**SET PROBLEM**.
Beginning with the line that contains "Write part 2 of the FreeCAD" and ending with the line that contains "return Part.Face(Part.makePolygon(points +", reproduce each line exactly; include both and add nothing.

-- begin SUPPLIED RECORDS --

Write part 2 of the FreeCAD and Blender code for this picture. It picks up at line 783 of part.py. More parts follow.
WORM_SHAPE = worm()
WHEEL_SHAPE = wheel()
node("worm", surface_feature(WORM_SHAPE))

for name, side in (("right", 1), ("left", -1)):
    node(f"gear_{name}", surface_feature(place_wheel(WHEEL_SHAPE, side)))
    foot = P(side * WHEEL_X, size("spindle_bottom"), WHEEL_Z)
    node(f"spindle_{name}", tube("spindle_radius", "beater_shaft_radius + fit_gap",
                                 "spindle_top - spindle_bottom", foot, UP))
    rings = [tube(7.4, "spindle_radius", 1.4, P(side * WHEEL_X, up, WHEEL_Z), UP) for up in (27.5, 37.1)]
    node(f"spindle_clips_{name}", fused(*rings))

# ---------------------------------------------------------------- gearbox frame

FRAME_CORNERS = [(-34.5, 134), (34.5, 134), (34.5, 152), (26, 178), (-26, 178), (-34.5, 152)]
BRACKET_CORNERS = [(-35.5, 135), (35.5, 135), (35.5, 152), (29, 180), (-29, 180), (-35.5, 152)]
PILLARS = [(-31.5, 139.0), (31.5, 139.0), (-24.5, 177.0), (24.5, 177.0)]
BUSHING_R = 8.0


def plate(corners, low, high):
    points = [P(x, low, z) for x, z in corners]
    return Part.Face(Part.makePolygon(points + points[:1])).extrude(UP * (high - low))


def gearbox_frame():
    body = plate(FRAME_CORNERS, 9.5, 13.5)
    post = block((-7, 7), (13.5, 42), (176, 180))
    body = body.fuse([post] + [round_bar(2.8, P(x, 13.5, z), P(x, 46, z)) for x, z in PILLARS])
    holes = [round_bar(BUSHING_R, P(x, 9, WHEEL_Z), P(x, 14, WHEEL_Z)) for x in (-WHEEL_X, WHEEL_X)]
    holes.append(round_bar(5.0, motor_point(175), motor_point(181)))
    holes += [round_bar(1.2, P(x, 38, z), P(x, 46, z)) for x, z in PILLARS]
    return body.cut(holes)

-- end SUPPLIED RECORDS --
-- begin SUPPLIED RECORDS --

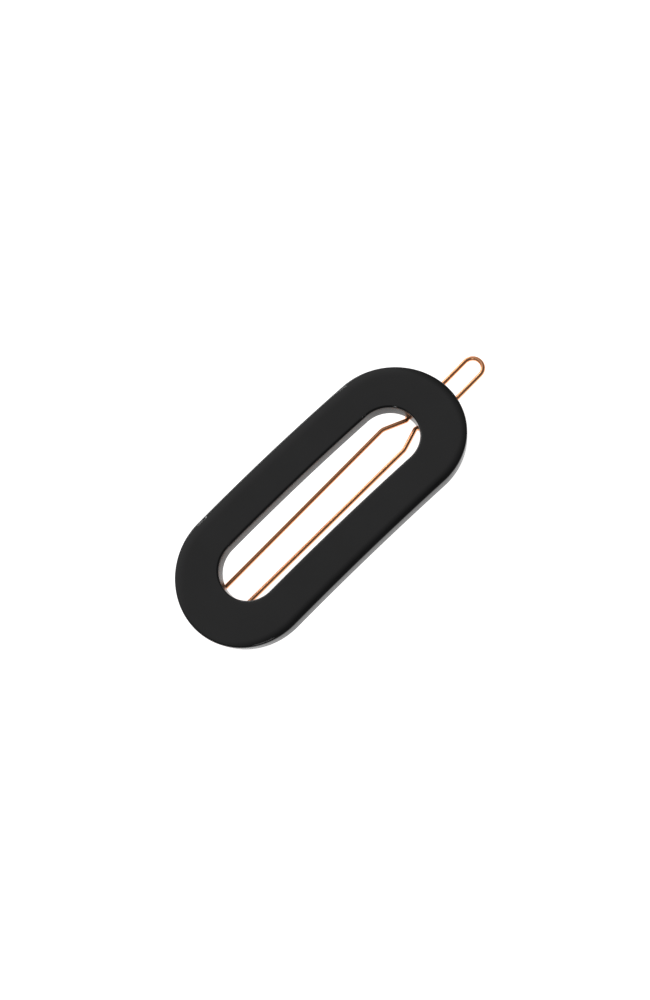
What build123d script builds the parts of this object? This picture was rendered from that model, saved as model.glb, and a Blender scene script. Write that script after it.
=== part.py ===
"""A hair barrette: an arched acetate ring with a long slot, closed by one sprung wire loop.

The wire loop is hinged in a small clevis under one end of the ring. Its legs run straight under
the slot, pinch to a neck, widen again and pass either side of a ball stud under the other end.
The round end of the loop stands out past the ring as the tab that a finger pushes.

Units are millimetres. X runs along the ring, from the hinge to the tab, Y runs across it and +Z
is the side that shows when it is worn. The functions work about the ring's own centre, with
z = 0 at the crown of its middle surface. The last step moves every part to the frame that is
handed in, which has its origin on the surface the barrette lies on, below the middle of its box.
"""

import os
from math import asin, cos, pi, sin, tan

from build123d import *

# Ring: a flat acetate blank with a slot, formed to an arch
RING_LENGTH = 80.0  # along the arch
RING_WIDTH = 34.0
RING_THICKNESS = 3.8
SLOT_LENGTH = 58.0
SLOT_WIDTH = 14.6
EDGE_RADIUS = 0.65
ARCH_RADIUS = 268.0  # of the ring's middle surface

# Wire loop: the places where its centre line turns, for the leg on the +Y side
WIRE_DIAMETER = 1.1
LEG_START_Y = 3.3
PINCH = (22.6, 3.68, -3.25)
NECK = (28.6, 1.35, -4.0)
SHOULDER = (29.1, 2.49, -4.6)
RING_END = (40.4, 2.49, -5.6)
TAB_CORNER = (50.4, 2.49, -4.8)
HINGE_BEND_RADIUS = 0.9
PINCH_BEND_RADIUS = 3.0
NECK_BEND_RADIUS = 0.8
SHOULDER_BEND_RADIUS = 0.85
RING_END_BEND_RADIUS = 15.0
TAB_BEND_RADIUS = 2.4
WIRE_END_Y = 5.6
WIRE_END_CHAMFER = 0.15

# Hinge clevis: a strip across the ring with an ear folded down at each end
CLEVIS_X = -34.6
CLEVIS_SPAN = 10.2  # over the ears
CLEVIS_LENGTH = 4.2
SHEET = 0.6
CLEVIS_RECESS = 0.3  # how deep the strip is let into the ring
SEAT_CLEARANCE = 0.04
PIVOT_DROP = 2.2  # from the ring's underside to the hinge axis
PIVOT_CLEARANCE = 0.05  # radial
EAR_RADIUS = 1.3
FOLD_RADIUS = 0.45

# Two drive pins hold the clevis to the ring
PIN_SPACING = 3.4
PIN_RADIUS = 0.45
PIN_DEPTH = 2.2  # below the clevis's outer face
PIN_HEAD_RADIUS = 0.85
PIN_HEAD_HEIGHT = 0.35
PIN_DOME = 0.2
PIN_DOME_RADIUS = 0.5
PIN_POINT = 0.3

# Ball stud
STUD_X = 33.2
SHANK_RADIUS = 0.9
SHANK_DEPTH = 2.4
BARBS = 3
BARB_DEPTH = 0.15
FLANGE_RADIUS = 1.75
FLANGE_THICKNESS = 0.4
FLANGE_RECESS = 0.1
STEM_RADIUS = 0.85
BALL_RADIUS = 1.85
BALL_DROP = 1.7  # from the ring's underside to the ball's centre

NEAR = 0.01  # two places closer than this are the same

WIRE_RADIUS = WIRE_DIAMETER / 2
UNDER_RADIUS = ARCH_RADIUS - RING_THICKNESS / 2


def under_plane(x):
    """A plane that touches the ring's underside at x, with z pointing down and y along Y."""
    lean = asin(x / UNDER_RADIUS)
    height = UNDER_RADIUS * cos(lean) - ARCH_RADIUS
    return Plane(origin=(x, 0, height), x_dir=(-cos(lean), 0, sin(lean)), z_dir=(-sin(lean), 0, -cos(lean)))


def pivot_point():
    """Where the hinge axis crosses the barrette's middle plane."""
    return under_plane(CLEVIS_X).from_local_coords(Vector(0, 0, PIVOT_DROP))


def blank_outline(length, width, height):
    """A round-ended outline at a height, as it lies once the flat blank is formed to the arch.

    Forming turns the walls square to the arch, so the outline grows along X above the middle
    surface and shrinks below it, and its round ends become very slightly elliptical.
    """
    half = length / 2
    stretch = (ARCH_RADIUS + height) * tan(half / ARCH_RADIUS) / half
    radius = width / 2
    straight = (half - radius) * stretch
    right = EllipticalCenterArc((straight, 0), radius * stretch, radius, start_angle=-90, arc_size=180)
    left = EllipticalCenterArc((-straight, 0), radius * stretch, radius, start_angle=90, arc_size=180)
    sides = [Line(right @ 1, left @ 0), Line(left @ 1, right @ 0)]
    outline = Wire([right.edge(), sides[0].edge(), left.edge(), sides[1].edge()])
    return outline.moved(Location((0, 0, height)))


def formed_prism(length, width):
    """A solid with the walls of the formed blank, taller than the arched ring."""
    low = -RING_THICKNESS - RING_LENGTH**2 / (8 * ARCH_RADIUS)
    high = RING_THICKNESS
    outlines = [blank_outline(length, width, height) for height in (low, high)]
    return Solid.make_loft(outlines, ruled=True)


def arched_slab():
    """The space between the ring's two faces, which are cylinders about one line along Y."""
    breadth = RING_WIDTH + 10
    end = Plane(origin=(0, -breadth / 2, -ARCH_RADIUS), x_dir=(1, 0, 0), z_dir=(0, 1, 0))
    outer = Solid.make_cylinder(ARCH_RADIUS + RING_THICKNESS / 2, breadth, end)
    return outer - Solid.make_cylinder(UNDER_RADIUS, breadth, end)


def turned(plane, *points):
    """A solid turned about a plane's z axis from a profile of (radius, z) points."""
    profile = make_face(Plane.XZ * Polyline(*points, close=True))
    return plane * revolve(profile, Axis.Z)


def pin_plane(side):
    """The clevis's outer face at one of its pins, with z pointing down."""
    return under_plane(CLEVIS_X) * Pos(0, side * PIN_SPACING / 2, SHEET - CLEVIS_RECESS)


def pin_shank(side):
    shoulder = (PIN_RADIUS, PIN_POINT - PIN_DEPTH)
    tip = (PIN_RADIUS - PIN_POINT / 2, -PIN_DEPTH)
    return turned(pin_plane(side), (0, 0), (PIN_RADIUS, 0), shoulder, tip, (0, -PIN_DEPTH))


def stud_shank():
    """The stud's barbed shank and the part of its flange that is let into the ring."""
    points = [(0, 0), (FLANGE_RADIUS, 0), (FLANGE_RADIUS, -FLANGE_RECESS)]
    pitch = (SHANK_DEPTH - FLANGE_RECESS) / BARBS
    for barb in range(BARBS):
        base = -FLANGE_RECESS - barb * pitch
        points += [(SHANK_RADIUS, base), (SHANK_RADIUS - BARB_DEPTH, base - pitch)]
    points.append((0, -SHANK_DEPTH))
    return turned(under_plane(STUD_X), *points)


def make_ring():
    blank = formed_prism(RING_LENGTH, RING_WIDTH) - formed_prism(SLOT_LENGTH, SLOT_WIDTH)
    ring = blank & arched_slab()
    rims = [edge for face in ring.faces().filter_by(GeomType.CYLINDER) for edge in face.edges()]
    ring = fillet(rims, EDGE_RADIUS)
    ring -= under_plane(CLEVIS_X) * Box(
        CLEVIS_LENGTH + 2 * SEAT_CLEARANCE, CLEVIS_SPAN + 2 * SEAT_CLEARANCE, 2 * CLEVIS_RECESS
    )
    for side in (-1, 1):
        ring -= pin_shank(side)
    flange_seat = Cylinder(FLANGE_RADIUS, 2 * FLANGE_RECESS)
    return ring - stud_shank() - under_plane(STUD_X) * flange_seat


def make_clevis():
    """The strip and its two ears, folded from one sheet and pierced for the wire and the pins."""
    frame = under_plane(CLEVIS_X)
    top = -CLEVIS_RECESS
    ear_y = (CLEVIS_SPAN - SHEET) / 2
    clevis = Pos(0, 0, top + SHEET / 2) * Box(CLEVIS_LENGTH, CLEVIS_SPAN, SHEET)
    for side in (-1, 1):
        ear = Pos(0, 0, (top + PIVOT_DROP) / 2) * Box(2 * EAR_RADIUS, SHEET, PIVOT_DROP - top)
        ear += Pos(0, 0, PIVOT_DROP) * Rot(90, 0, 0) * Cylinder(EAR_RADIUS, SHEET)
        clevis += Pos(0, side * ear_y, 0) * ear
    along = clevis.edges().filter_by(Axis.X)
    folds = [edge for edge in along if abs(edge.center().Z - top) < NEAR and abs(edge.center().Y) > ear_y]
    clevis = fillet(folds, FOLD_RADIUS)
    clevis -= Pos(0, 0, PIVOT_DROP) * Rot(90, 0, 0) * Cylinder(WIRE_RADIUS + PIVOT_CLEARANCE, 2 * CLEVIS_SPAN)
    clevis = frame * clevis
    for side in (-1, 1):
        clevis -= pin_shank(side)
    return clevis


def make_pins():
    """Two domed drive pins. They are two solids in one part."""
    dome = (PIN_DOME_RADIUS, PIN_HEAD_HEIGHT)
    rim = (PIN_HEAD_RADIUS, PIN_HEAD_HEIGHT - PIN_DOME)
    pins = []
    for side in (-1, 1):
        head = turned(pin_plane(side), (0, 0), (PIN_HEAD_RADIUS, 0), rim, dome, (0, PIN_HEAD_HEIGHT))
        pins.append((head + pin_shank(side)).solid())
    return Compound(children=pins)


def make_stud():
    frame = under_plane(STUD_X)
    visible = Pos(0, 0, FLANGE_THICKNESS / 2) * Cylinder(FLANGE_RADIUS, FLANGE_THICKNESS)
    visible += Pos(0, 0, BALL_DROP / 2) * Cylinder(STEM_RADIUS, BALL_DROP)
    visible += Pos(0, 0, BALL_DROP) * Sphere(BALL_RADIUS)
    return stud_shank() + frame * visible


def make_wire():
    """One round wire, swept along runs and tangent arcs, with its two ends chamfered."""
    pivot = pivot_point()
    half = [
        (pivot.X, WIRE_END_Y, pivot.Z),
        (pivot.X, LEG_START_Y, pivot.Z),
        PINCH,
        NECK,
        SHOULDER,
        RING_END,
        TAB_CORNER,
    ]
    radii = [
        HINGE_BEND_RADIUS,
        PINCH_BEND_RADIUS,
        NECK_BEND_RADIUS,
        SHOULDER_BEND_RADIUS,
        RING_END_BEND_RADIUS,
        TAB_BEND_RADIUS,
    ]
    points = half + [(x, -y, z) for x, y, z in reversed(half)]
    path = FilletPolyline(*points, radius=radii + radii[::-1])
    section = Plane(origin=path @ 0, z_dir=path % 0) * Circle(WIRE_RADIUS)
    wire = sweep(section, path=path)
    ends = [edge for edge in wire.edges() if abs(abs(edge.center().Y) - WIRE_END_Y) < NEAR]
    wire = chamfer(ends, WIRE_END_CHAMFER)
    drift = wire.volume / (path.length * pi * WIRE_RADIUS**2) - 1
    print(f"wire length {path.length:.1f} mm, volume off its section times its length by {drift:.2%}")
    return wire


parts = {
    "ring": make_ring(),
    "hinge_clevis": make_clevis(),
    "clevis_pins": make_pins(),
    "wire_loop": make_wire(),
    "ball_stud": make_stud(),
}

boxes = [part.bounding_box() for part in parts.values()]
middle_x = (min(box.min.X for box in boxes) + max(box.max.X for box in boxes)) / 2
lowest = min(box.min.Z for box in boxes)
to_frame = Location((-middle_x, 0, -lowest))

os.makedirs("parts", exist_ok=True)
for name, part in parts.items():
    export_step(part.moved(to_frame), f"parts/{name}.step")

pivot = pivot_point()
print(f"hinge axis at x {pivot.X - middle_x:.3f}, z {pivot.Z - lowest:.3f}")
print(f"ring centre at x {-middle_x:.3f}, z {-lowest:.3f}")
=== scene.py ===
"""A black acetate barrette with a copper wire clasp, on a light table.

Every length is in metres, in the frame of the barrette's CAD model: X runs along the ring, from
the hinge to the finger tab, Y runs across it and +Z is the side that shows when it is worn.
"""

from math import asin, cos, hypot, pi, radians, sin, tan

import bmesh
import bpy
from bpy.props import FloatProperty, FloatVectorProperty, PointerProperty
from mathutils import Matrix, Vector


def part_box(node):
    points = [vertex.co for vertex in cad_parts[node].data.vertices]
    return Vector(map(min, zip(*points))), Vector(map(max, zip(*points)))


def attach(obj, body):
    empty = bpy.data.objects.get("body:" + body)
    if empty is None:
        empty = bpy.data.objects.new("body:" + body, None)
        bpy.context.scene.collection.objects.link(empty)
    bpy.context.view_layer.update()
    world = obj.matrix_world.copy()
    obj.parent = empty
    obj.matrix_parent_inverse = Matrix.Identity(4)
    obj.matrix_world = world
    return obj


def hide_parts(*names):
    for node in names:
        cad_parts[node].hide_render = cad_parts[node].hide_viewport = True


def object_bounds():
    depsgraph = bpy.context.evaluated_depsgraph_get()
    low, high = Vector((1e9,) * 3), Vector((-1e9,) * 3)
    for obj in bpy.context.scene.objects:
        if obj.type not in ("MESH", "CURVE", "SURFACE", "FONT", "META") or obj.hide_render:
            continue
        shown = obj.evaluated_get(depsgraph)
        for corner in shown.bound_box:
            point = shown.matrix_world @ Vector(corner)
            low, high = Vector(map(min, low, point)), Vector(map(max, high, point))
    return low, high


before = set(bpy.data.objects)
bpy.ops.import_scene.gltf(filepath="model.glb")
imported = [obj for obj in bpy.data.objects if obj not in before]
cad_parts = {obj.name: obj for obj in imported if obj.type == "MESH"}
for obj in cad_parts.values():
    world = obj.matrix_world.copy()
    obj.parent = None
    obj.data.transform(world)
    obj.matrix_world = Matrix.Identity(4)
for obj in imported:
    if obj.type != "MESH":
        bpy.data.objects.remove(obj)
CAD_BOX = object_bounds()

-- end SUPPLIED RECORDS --
-- begin SUPPLIED RECORDS --

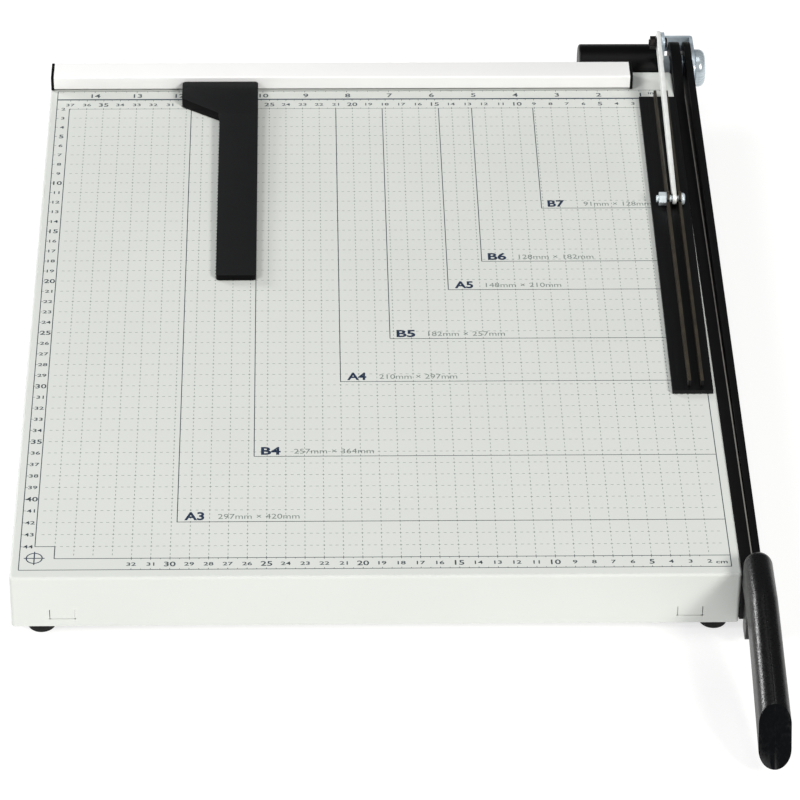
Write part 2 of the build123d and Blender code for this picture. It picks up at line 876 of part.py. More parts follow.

-- end SUPPLIED RECORDS --

**TASK SOLUTION**.
Write part 2 of the FreeCAD and Blender code for this picture. It picks up at line 783 of part.py. More parts follow.
WORM_SHAPE = worm()
WHEEL_SHAPE = wheel()
node("worm", surface_feature(WORM_SHAPE))

for name, side in (("right", 1), ("left", -1)):
    node(f"gear_{name}", surface_feature(place_wheel(WHEEL_SHAPE, side)))
    foot = P(side * WHEEL_X, size("spindle_bottom"), WHEEL_Z)
    node(f"spindle_{name}", tube("spindle_radius", "beater_shaft_radius + fit_gap",
                                 "spindle_top - spindle_bottom", foot, UP))
    rings = [tube(7.4, "spindle_radius", 1.4, P(side * WHEEL_X, up, WHEEL_Z), UP) for up in (27.5, 37.1)]
    node(f"spindle_clips_{name}", fused(*rings))

# ---------------------------------------------------------------- gearbox frame

FRAME_CORNERS = [(-34.5, 134), (34.5, 134), (34.5, 152), (26, 178), (-26, 178), (-34.5, 152)]
BRACKET_CORNERS = [(-35.5, 135), (35.5, 135), (35.5, 152), (29, 180), (-29, 180), (-35.5, 152)]
PILLARS = [(-31.5, 139.0), (31.5, 139.0), (-24.5, 177.0), (24.5, 177.0)]
BUSHING_R = 8.0


def plate(corners, low, high):
    points = [P(x, low, z) for x, z in corners]
    return Part.Face(Part.makePolygon(points + points[:1])).extrude(UP * (high - low))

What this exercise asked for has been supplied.